If your team doesn't trust you, you can be rest assured that you would not have a team for long. One of the most important reasons for why teams stick together with their leaders would be because they feel that their leaders exhibit a high moral behaviour.
These are four ways to maintain your character so that you would be able to lead effective teams.
1. Know Your Ground. Knowing your ground is to know your principles. Knowing your principles means that you know where you stand morally. If you have some form of principles in which you set your lifestyle by, your character would be reflected.
For example, if I had to choose a project leader from two persons, and one was a tri-athlete, and the other was just a normal man in the street, I would immediately pick the sportsman because in order to reach his level of fitness, he would have exhibited discipline. And discipline is a principle.
Do you have some ground rules for yourself so that you know where to draw the line? If you know where the out-of-bound markers are for yourself, you are clearer in setting rules for your team members.
2. Be Trustworthy. Being trustworthy means that people can trust how you behave in the open is how you would behave in the dark.
Jack Neo, a famous Singaporean actor, television host and director was the first filmmaker in Singapore to be honoured with the Public Service Award in 2004. He was also a Cultural Medallion recipient. He managed to assemble a great team of comedians, actors and actresses to touch the lives of many Singaporeans and perhaps even many Asians. However in 2010, his illicit affair with a young girl opened a can of worms and it sent his world crashing down.
His artiste management company of around ten years is now is danger of collapsing because his senior partners want nothing to do with him.

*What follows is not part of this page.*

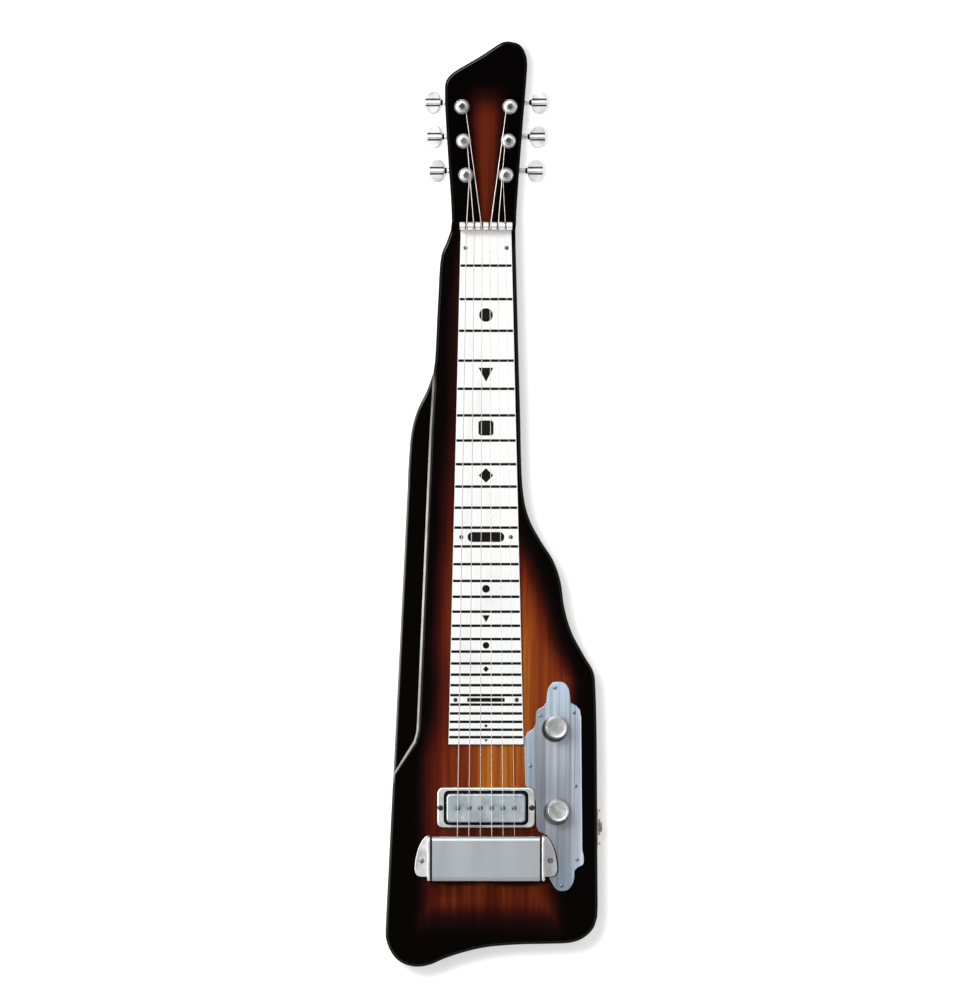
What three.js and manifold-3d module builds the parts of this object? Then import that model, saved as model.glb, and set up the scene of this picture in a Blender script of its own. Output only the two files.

As a leader, if you aren't trustworthy, you really have nothing worthwhile for your team members to follow. If your own family members can't trust you, why should they?
3. Be Reliable. If reliable means that if you agree to do a task, you would do so and not give any reasons not to do it. To lead an effective team, you need to be reliable to delegate the jobs to your team members, and to expect yourself to do more in a shorter time.
I used to have a superior who would always report sick just before a major presentation. We would work together all the way until the day itself, and lo and behold, he would not be present. And there I was, one of the most junior officers trying to get a grip of myself explaining concepts to the general. I must thank that superior though because if not for his absence, I would not have gained the experience in writing this article!
Are you reliable enough for your team members? If they ask you for help, would you agree immediately? What would be the consequence if you were not there for them?
4. Be Transparent. Being transparent really means that you have nothing to hide. Of course there would be certain information that is not privy to your team members. For such circumstances, just tell them that it's a need to know basis. Once your team members know that there is certain information that you are not in a right position to divulge, they will learn appropriately. People are smart. They learn and adapt fast, so don't worry too much.
If you are a transparent leader, you would not hesitate to share your success and failures as you would understand them to be lessons. Similarly, you would enforce the same for your team so that all would learn from each other.
Are you able to treat all failures as feedback and share these with your team members?
In summary, these four ways are just the tip of the ice berg in the never-ending quest of leadership learning. Use them appropriately and you would first see changes in yourself, and then in others.